As a refresher, in addition to acting as a base from which to alter the supply chain elements under consideration, the baseline model also serves as the ‘control group’ of the experiment from which to validate and ensure proper calibration against operational realities.

The trouble with optimization software is that it will provide an optimal solution!  Since your model is built using ‘all-to-all’ combinations to allow for future state scenarios, you will need a mechanism to force – or constrain – the model to mirror the sub-optimal decisions and inefficiencies of past policies.  Modeling with constraints allows us to ‘tell’ the model how to behave as opposed to ‘asking’ what is optimal, effectively converting Supply Chain Guru from a solver into a calculator.  This will allow for verification of a complete model and validation of costs and flows against financial and operational metrics.

You can use flow constraints to ‘lock’ the flows which occurred historically by applying a specific flow amount to an origin-destination-product combination.  But where can you get historic flow amounts by origin-destination-product?  From our master shipments table, of course!  The baseline flow constraints can leverage a copy of the master shipments table.

Depending on the business question at hand, some or all of these constraints will be relaxed during the scenarios.  For instance, if the model is focused on optimizing DC-customer assignments, a scenario may remove or relax the DC-customer flow constraints, but retain the supplier to plant constraints. 

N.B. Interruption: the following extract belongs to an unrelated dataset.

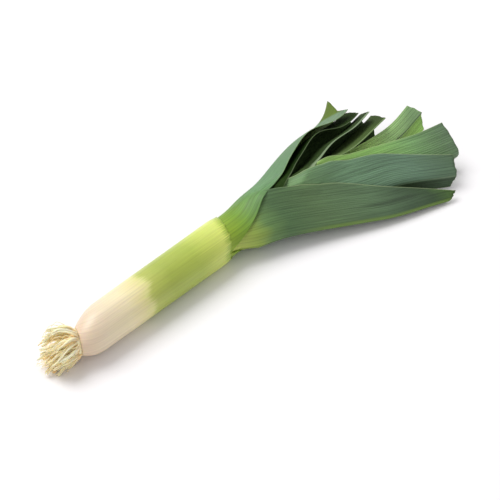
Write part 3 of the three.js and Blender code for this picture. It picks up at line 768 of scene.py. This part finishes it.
# ---- Roots ----
ROOT_SEED = 41
ROOT_LENGTH = 40
OUTER_ROOT_LOSS = 0.35   # how much shorter the outermost roots are
ROOT_SINK = 2            # the roots start this deep inside the plate
ROOT_DISC = 11           # and on a disc of this radius
ROOT_CROWN = 8           # the plate's face bulges out by this much among the roots
ROOT_FLARE = 1.05        # outward lean of the outermost roots where they start, in radians
ROOT_CURL = 1.2          # above 1 the roots curl back in before they end
ROOT_SAG = 9
ROOT_TUCK = 0.45         # how much less the roots flare low down on the right
ROOT_TUCK_BEARING = 1.2 * math.pi
ROOT_STEPS = 12
ROOT_LOW = 0.9           # the middle line of a root comes no nearer to the table
ROOT_LOCKS = 44          # roots cling together in locks
LOCK_STRANDS = 5
LOCK_SPREAD = 1.5
LOCK_WAVE = 1.8          # how far a root's path wavers
STRAND_RADII = (0.65, 1.05)
STRAND_SIDES = 7
STRAY_ROOTS = 110
STRAY_WAVE = 3.2
STRAY_RADII = (0.28, 0.45)
STRAY_SIDES = 5
PLATE_SIDES = 48
AXIS_RADIUS = 0.01       # where a turned profile meets its axis
GOLDEN_ANGLE = math.pi * (3 - math.sqrt(5))


def strand(points, radius, taper, sides, start):
    """A tapering closed strand through the points, as vertices and faces numbered from start."""
    points = np.asarray(points)
    tangents = np.gradient(points, axis=0)
    tangents /= np.linalg.norm(tangents, axis=1, keepdims=True)
    across = np.cross([0.0, 0.0, 1.0], tangents)
    across /= np.maximum(np.linalg.norm(across, axis=1, keepdims=True), 1e-6)
    up = np.cross(tangents, across)
    rows = len(points)
    size = radius * (1 - taper * np.linspace(0, 1, rows) ** 1.5)
    turn = np.linspace(0, 2 * math.pi, sides, endpoint=False)
    ring = np.cos(turn)[None, :, None] * across[:, None, :] + np.sin(turn)[None, :, None] * up[:, None, :]
    vertices = points[:, None, :] + ring * size[:, None, None]
    faces = []
    for row in range(rows - 1):
        for side in range(sides):
            a = start + row * sides + side
            b = start + row * sides + (side + 1) % sides
            faces.append((a, b, b + sides, a + sides))
    faces.append(tuple(start + side for side in reversed(range(sides))))
    faces.append(tuple(start + (rows - 1) * sides + side for side in range(sides)))
    return vertices.reshape(-1, 3), faces


def turned_to_face(points):
    """From the roots' own frame, with the plate's face at x = 0, to the slanted face of the plate."""
    points = np.asarray(points, float)
    turn = math.atan(BASE_SLANT)
    x, y = points[..., 0], points[..., 1]
    moved = points.copy()
    moved[..., 0] = x * math.cos(turn) + y * math.sin(turn) + PLATE_FACE_X
    moved[..., 1] = y * math.cos(turn) - x * math.sin(turn)
    return moved


def root_path(rng, share, bearing, length, wavering):
    """A root bends outwards the more the further out it starts, wavers, and curls back in."""
    tucked = 1 - ROOT_TUCK * max(0.0, math.cos(bearing - ROOT_TUCK_BEARING))
    lean = ROOT_FLARE * share * tucked + rng.uniform(-0.14, 0.14)
    swirl = rng.uniform(-0.45, 0.45)
    phase = [rng.uniform(0, 2 * math.pi) for _ in range(4)]
    pace = [rng.uniform(3.5, 8.0) for _ in range(2)]
    step = length / ROOT_STEPS
    reach = -ROOT_SINK
    radius = ROOT_DISC * share
    points = []
    for k in range(ROOT_STEPS + 1):
        t = k / ROOT_STEPS
        turn = bearing + swirl * t
        wave = wavering * t
        x = -reach + wave * 0.5 * math.sin(pace[0] * t + phase[0])
        y = radius * math.cos(turn) + wave * math.sin(pace[0] * t + phase[1])
        z = axis_height(0) + radius * math.sin(turn) - ROOT_SAG * t * t
        z += wave * math.sin(pace[1] * t + phase[2])
        points.append((max(x, ROOT_SINK - ROOT_LENGTH), y, max(ROOT_LOW, z)))
        reach += step * math.cos(lean * (1 - ROOT_CURL * t))
        radius += step * math.sin(lean * (1 - ROOT_CURL * t))
    return points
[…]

Supply Chain Guru Model Tables

At this point in the process, you should have necessary tables – Sites (Customers, Facilities), Products, Demand, Inventory Policies, Sourcing Policies, Production Policies, Transportation Policies, and Flow Constraints – which can populate a Supply Chain Guru model database.  In short order, you should be able to validate your baseline and begin relaxing…your flow constraints to optimize your supply chain design.